The two winners of the 2007 Nobel Prize in Physics -- Albert Fert, of the Université Paris-Sud in Orsay, France, and Peter Grünberg, of the Institute of Solid State Research at the Jülich Research Center in Germany - made their contributions to the computer age as far back as 1988. Now that the smallest commercially available hard drive is an IPod, the inventors that led to its development, and many yet to come, have received the grand prix of awards.
Fert and Grünberg foresaw that computer technology would reduce the size of our world, as more and more information demanded storage. Information is stored in differently magnetized areas on a hard drive, or memory. Some direction of magnetization corresponds to the binary zero, other directions to the binary value of one.
With the demand for smaller storage units as digital technology moved forward into desktop, laptop, and handheld computers, as well as music and video storage, the need for more sensitive information readers was evident, but just making smaller magnetic readers wasn't enough to produce dependability or quality.
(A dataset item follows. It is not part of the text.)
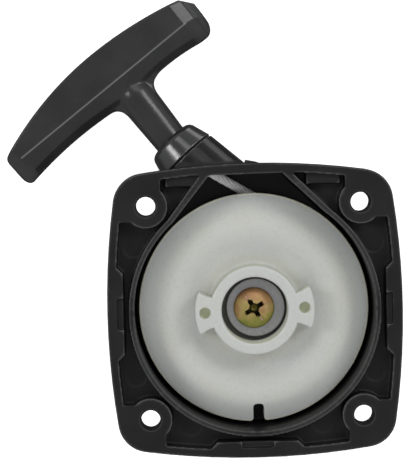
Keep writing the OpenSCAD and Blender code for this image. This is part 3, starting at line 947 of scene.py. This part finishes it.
def make_screw():
    """Pan head with a cross recess and a shallow slot, on a plain shank."""
    seat, top, head_r = WASHER_HIGH.z, SCREW_HIGH.z, SCREW_HIGH.x
    dome = [(head_r * math.cos(a), seat + SKIRT_H + (top - seat - SKIRT_H) * math.sin(a))
            for a in np.radians(np.linspace(0, 88, 16))]
    profile = [(0.02, SCREW_LOW.z), (SHANK_R - 0.5, SCREW_LOW.z), (SHANK_R, SCREW_LOW.z + 0.5),
               (SHANK_R, seat), (head_r - 0.3, seat), (head_r, seat + 0.3)]
    base = loose_object("screw_base", *lathe(profile + dome + [(0.02, top)], 120))
    recess = top - RECESS_L
    cutters = []
    for turn, half in ((30, 3.7), (120, 3.2)):
        arm = prism([(-half, -0.72), (half, -0.72), (half, 0.72), (-half, 0.72)], recess, top + 0.4)
        cutters.append(taper(arm, recess, 0.55, turn))
    slot = prism([(-5.7, -0.3), (5.7, -0.3), (5.7, 0.3), (-5.7, 0.3)], top - SLOT_L, top + 1)
    cutters.append(taper(slot, top - SLOT_L, 1.0, -56))
    verts, faces = lathe([(0.001, recess - 0.3), (0.8, recess), (1.75, top + 0.3), (0.001, top + 0.3)], 32)
    cutters.append(loose_object("well", verts, faces))
    boolean(base, cutters, "DIFFERENCE")
    edge = base.modifiers.new("edge", "BEVEL")
    edge.width = 0.14 * MM
    edge.segments = 2
    edge.angle_limit = math.radians(35)
    mesh = baked(base)
    clean(mesh, 2e-6)
    finish_piece("screw_yellow", mesh, "yellow_zinc", "root", "pulley_screw", smooth=35)


def taper(cutter, floor, share, turn):
    """Narrows a cutter to share of its size at floor height, and turns it about Z."""
    for v in cutter.data.vertices:
        k = share if abs(v.co.z - floor * MM) < 1e-6 else 1
        v.co.x, v.co.y = turned([(v.co.x * k, v.co.y)], turn)[0]
    return cutter


def make_insert():
    """Threaded insert in the post: two knurled bands with a plain neck between them."""
    low, high, radius = INSERT_LOW.z, INSERT_HIGH.z, INSERT_HIGH.x
    bore, neck = 2.95, radius - 0.4
    profile = rounded([(bore, low), (radius - 0.3, low), (radius, low + 0.4), (radius, low + 4.4),
                       (neck, low + 4.7), (neck, low + 5.8), (radius, low + 6.1),
                       (radius, high - 0.1), (radius - 0.2, high), (bore, high)], 0.06)
    verts, faces = lathe(profile, 144)
    # Two of every four columns of the knurled bands sink by this share of the radius
    hollow_share = 0.965
    knurled = []
    for i, (x, y, z) in enumerate(verts):
        hollow = math.hypot(x, y) > (radius - 0.1) * MM and (i // len(profile)) % 4 < 2
        cut = hollow_share if hollow else 1
        knurled.append((x * cut, y * cut, z))
    new_piece("insert_brass", knurled, faces, "brass_insert", "root", "post_insert")


# ---------------------------------------------------------------- moulded black parts
def make_housing():
    """The housing's solid with soft edges, which are marked as worn and painted with a highlight."""
    mesh = soft_remesh(cad_copy("housing"), 0.27, 2, 0.35)
    mark_edges(mesh, 0.7)
    finish_piece("housing_case", mesh, "black_nylon", "root", "housing", smooth=60)


def make_guide():
    """The rope guide's solid with soft edges, which are marked as worn and painted with a highlight."""
    mesh = soft_remesh(cad_copy("rope_guide"), 0.2, 3, 0.6)
    mark_edges(mesh, 0.6)
    finish_piece("guide_bush", mesh, "guide_plastic", "root", "rope_guide", smooth=60)


# ---------------------------------------------------------------- handle
# The bar in the handle's own directions: u along its short arm, v out along the pull, w towards +Z
STEM_L = 19.1
STEM_R, STEM_GROW = 5.2, 0.034
ARM_LONG, ARM_SHORT = 42.78, 31.2
BAR_H, BAR_HALF = 17.4, 6.5
CROWN_U = -2.0
# The flat faces end at these two places. The short end has a groove further out
LONG_FACET_U, SHORT_FACET_U, CAP_GROOVE_U = -38.6, 24.8, 28.6
# The ridge between flat face and lower facet: its height at u = 0, its slope, and where its painted highlight
# line ends
RIDGE_V, RIDGE_SLOPE, RIDGE_END_U = 6.7, 0.012, 25.5
BORE_R, POCKET_R, CAP_SEAT_R = 1.8, 4.3, 5.02
POCKET_L, CAP_L = 9.5, 2


def crown_v(u):
    """Height of the crown: two parabolas that meet at CROWN_U."""
    return BAR_H - (0.0051 if u < CROWN_U else 0.0039) * (u - CROWN_U) ** 2


def under_v(u):
    """Height of the underside: one hollow under each arm."""
    return 0.35 - 0.0042 * (u + 19) ** 2 if u < 0 else max(-0.3, 0.75 - 0.0079 * (u - 14) ** 2)


def round_off(room, reach):
    """0 at least reach away from an end, rising to 1 at the end along a quarter circle."""
    t = max(0.0, 1 - room / reach)
    return 1 - math.sqrt(1 - t * t)


def half_width(u, v):
    """Half thickness of the bar: flat faces, a facet at each end, and a second one past the groove."""
    long_end = LONG_FACET_U - 0.24 * (v - 6.4)
    if u < long_end:
        return BAR_HALF - 0.85 * (long_end - u)
    if u < SHORT_FACET_U:
        return BAR_HALF
    if u < CAP_GROOVE_U:
        return BAR_HALF - 0.44 * (u - SHORT_FACET_U)
    return BAR_HALF - 1.67 - 0.8 * (u - CAP_GROOVE_U)


def bar_ring(u):
    """Closed section of the bar at u, as (v, w): underside, soft crest, ridge, flat face, crown and back."""
    room = min(u + ARM_LONG, ARM_SHORT - u)
    if u < 0:
        top = crown_v(u) - 1.3 * round_off(room, 1.3)
        low = under_v(u) + 4.2 * round_off(room, 2.5)
    else:
        top = crown_v(u) - 2.9 * max(0.0, 1 - room / 3.2)
        low = under_v(u) + 4.6 * round_off(room, 3.2)
    ridge = RIDGE_V + RIDGE_SLOPE * u - 0.06 * max(0.0, u - 26) ** 2
    crest, soft = low + 2.3, 0.45
    side = [(low, 0.0), (low, 1.4), (low + 0.35, 2.2), (crest - 0.35, 3.95), (crest, 4.3),
            (crest + 0.35, 4.48), (ridge, BAR_HALF), ((ridge + top) / 2, BAR_HALF),
            (top - soft, BAR_HALF), (top, BAR_HALF - soft), (top, 0.0)]
    side = [(v, w * half_width(u, v) / BAR_HALF) for v, w in side]
    if abs(u - CAP_GROOVE_U) < 0.2:
        side = [(v, max(0.0, w - 0.45)) for v, w in side]
    return side + [(v, -w) for v, w in side[-2:0:-1]]


def bar_mesh():
    """The bar as a loft of sections, in the handle's directions, in mm."""
    ends = [0.0, 0.15, 0.4, 0.8, 1.3, 1.9, 2.4, 2.51, 2.69, 2.8, 3.3, 4.0, 5.2, 6.5]
    stations = [-ARM_LONG + e for e in ends]
    stations += list(np.linspace(-ARM_LONG + 7.2, ARM_SHORT - 7.2, 50))
    stations += [ARM_SHORT - e for e in ends[::-1]]
    rings = [bar_ring(u) for u in stations]
    size = len(rings[0])
    verts = [(u, v, w) for u, ring in zip(stations, rings) for v, w in ring]
    last = (len(stations) - 1) * size
    faces = [(i + k, i + (k + 1) % size, i + size + (k + 1) % size, i + size + k)
             for i in range(0, last, size) for k in range(size)]
    faces += [tuple(range(size)), tuple(last + k for k in range(size))]
    return verts, faces


def fillet_web():
    """Flat web that curves from the stem into the underside of the bar on both sides, as (u, v) points."""
    radius, top_r = 3.6, STEM_R + STEM_GROW * STEM_L
    right = [(top_r + radius - radius * math.cos(a), STEM_L - radius + 0.3 + radius * math.sin(a))
             for a in np.radians(np.linspace(0, 90, 9))]
    left = [(-top_r - radius + radius * math.cos(a), STEM_L - radius + radius * math.sin(a))
            for a in np.radians(np.linspace(90, 0, 9))]
    return [(-top_r - radius, STEM_L + 2)] + left + right + [(top_r + radius, STEM_L + 2)]


def handle_point(u, v, w):
    """Local directions of the handle: X down, -Y along the short arm, Z out."""
    return (-w, -u, v)


def relax_points(mesh, co, weight, passes):
    """Moves each point towards the middle of its neighbours, as far as its weight says, again and again."""
    a, b, near = edge_ends(mesh)
    for _ in range(passes):
        for axis in range(3):
            line = co[:, axis]
            line += 0.6 * weight * (neighbour_mean(line, a, b, near) - line)


def bar_coords(co):
    """The points' u, v and w, which handle_point turned into rows of local coordinates."""
    return -co[:, 1], co[:, 2], -co[:, 0]


def true_up_handle(mesh):
    """Smooths the neck, and puts the points on the stem's cone and the bar's flat faces exactly there.

    It also marks the ridge line of the bar in the edge attribute: a painted highlight line, partly a worn
    edge.
    """
    co = point_rows(mesh, "co") / MM
    u, v, _ = bar_coords(co)
    neck = np.clip(1 - np.abs(v - STEM_L + 0.6) / 3.6, 0, 1) * np.clip((12 - np.abs(u)) / 3, 0, 1)
    relax_points(mesh, co, np.sqrt(neck), 40)
    u, v, w = bar_coords(co)
    radius = np.hypot(u, w)
    cone = STEM_R + STEM_GROW * v
    on_stem = (v > 1.0) & (v < STEM_L - 4) & (np.abs(radius - cone) < 0.12)
    share = np.where(on_stem, cone / np.maximum(radius, 1.0), 1.0)
    co[:, :2] *= share[:, None]
    flat = (np.abs(np.abs(w) - BAR_HALF) < 0.06) & (v > STEM_L + 4)
    co[flat, 0] = np.sign(co[flat, 0]) * BAR_HALF
    mesh.vertices.foreach_set("co", (co * MM).ravel())
    # Painted highlight: a thin pale line along the ridge, wider above it than below.
    above = v - STEM_L - (RIDGE_V + RIDGE_SLOPE * u)
    width = np.where(above < 0, 0.24, 0.36)
    worn_and_highlit = np.exp(-(above / width) ** 2) * (np.abs(w) > BAR_HALF - 0.4)
    worn_and_highlit *= (u > LONG_FACET_U) & (u < RIDGE_END_U)
    store_edge(mesh, worn_and_highlit)
    mesh.update()


def make_handle():
    """Bar, stem and web joined, softened as one moulding, with the rope bore and the cap's pocket."""
    on_handle = along(STEM_AT, HANDLE_A)
    verts, faces = bar_mesh()
    bar = loose_object("bar", [Vector(handle_point(u, v + STEM_L, w)) * MM for u, v, w in verts], faces)
    stem_profile = rounded([(0.02, 0), (STEM_R, 0, 0.7), (STEM_R + STEM_GROW * STEM_L, STEM_L),
                            (4.6, STEM_L + 4), (0.02, STEM_L + 4)], 0.1)
    stem = loose_object("stem", *lathe(stem_profile, 96))
    web = prism(fillet_web(), -2.6, 2.6)
    for v in web.data.vertices:
        v.co = Vector(handle_point(*v.co))
    boolean(bar, [stem, web], "UNION")
    pocket = STEM_L + BAR_H
    holes = [loose_object("hole", *lathe([(0.01, low), (radius, low), (radius, high), (0.01, high)], 64))
             for radius, low, high in ((BORE_R, -2, pocket - 8),
                                       (POCKET_R, pocket - POCKET_L, pocket - 1.5),
                                       (CAP_SEAT_R, pocket - CAP_L, pocket + 3))]
    boolean(bar, holes, "DIFFERENCE")
    mesh = soft_remesh(bar, 0.2, 3, 0.4)
    true_up_handle(mesh)
    mesh.transform(on_handle)
    finish_piece("grip_tee", mesh, "handle_plastic", "handle", "handle_grip", smooth=60)
    mesh = soft_remesh(cad_copy("handle_cap"), 0.12, 3, 0.5)
    finish_piece("grip_cap", mesh, "handle_plastic", "handle", "handle_cap", smooth=50)


def dress_spring():
    """The recoil spring stays as the solid it is, and takes its own material."""
    mesh = frame["nodes"]["recoil_spring"].data
    if not mesh.materials:
        mesh.materials.append(None)
    mesh.materials[0] = MATERIALS["spring_steel"]


make_camera()
make_materials()
make_stage()
make_housing()
make_guide()
make_pulley()
make_washer()
make_screw()
make_insert()
make_rope_run()
make_rope_coil()
make_rope_end()
in_barrel = Matrix.Rotation(math.radians(-150), 4, "Z")
in_barrel = in_barrel @ Matrix.Translation(Vector((17.4, 0, ROPE_Z - 0.4)) * MM)
make_knot("reel_knot_rope", "reel_knot", in_barrel, 2.3, "pulley")
in_handle = along(frame_far_point("rope_end"), HANDLE_A)
make_knot("handle_knot_rope", "handle_knot", in_handle, 2.9, "rope_tip")
make_handle()
dress_spring()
Fert and Grünberg, working separately, began experimenting with nanomaterials and the directionality of the date stored. They found that layering nano-slices of iron (magnetic) and chromium (non-magnetic) resulted in a greater sensitivity to the memory's magnetic fields than with single magnetic material. With the nanomaterials, there was more freedom for magnetic direction to stray, a phenomenon very unwelcome when using traditional metals. However, in using nanomaterials in sandwich fashion, significantly greater electrical energy was produced, which compensated for the stray electrons of magnetic material. Thus, a reader sensitive enough to deliver data from very small memory surfaces was created.
The Fert and Grünberg discovery is know as Giant Magnetoresistance (GMR), and its technology is used to read all the tiny memories in your hard drives, laptops, PDA's, CD and DVD players, MP3 players and most likely all of the I-Products. GMR is also the daddy of spintronics, a technology that takes advantage of the energy caused by spinning electrons.
Let's all be grateful to Fert and Grünberg. Their foresight and persistence has made unmeasurable amounts of information, music, visual arts, and communication so accessible to so many of us. And the best is probably yet to come.